**Records for the exercise:**
--- START ---

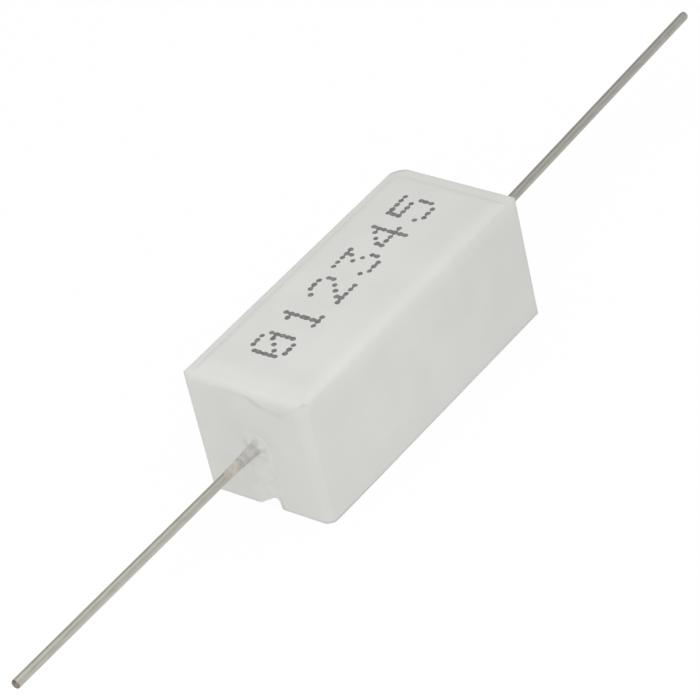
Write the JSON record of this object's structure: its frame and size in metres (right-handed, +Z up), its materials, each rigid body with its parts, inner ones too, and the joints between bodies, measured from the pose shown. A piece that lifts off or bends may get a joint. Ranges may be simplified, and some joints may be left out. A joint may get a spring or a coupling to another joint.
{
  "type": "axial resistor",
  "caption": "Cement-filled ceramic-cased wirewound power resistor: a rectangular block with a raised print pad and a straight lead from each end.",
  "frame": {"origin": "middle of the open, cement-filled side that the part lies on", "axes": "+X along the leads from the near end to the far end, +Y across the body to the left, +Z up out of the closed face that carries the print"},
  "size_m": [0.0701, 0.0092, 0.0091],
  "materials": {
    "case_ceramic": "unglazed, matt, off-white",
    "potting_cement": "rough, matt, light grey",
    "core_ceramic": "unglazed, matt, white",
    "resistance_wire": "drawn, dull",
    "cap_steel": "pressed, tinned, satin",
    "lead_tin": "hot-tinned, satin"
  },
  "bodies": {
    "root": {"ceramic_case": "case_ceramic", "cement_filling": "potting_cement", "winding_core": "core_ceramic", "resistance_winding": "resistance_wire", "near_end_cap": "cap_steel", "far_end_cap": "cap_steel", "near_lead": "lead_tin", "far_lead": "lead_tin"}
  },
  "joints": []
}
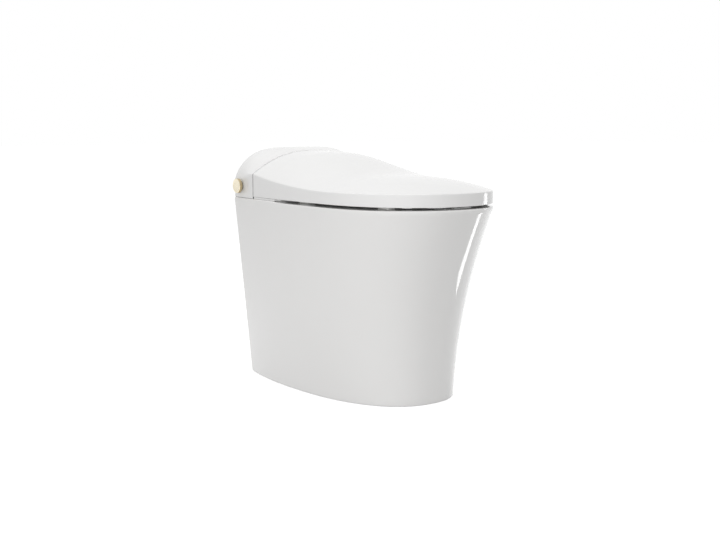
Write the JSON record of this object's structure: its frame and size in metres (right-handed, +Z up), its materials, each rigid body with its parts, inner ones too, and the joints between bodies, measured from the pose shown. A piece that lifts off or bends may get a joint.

--- END ---

**Prompt:** Each record above should be repeated exactly as it appears.

**Correct response:**
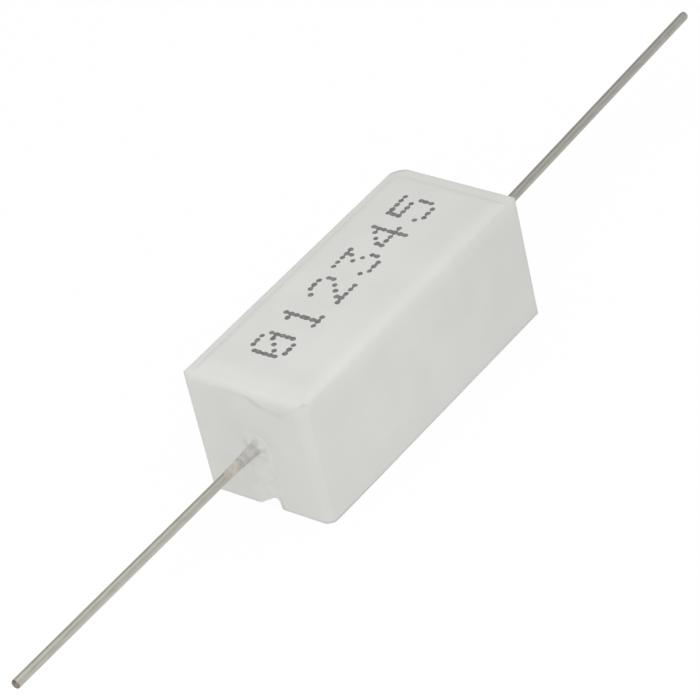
Write the JSON record of this object's structure: its frame and size in metres (right-handed, +Z up), its materials, each rigid body with its parts, inner ones too, and the joints between bodies, measured from the pose shown. A piece that lifts off or bends may get a joint. Ranges may be simplified, and some joints may be left out. A joint may get a spring or a coupling to another joint.
{
  "type": "axial resistor",
  "caption": "Cement-filled ceramic-cased wirewound power resistor: a rectangular block with a raised print pad and a straight lead from each end.",
  "frame": {"origin": "middle of the open, cement-filled side that the part lies on", "axes": "+X along the leads from the near end to the far end, +Y across the body to the left, +Z up out of the closed face that carries the print"},
  "size_m": [0.0701, 0.0092, 0.0091],
  "materials": {
    "case_ceramic": "unglazed, matt, off-white",
    "potting_cement": "rough, matt, light grey",
    "core_ceramic": "unglazed, matt, white",
    "resistance_wire": "drawn, dull",
    "cap_steel": "pressed, tinned, satin",
    "lead_tin": "hot-tinned, satin"
  },
  "bodies": {
    "root": {"ceramic_case": "case_ceramic", "cement_filling": "potting_cement", "winding_core": "core_ceramic", "resistance_winding": "resistance_wire", "near_end_cap": "cap_steel", "far_end_cap": "cap_steel", "near_lead": "lead_tin", "far_lead": "lead_tin"}
  },
  "joints": []
}
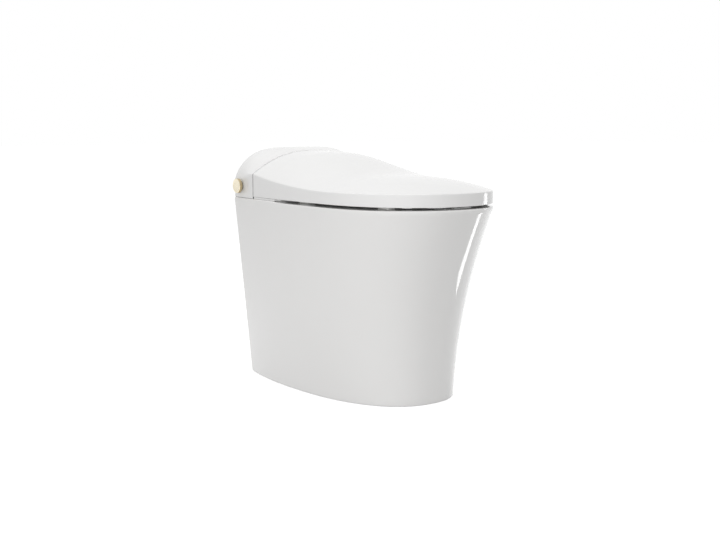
Write the JSON record of this object's structure: its frame and size in metres (right-handed, +Z up), its materials, each rigid body with its parts, inner ones too, and the joints between bodies, measured from the pose shown. A piece that lifts off or bends may get a joint.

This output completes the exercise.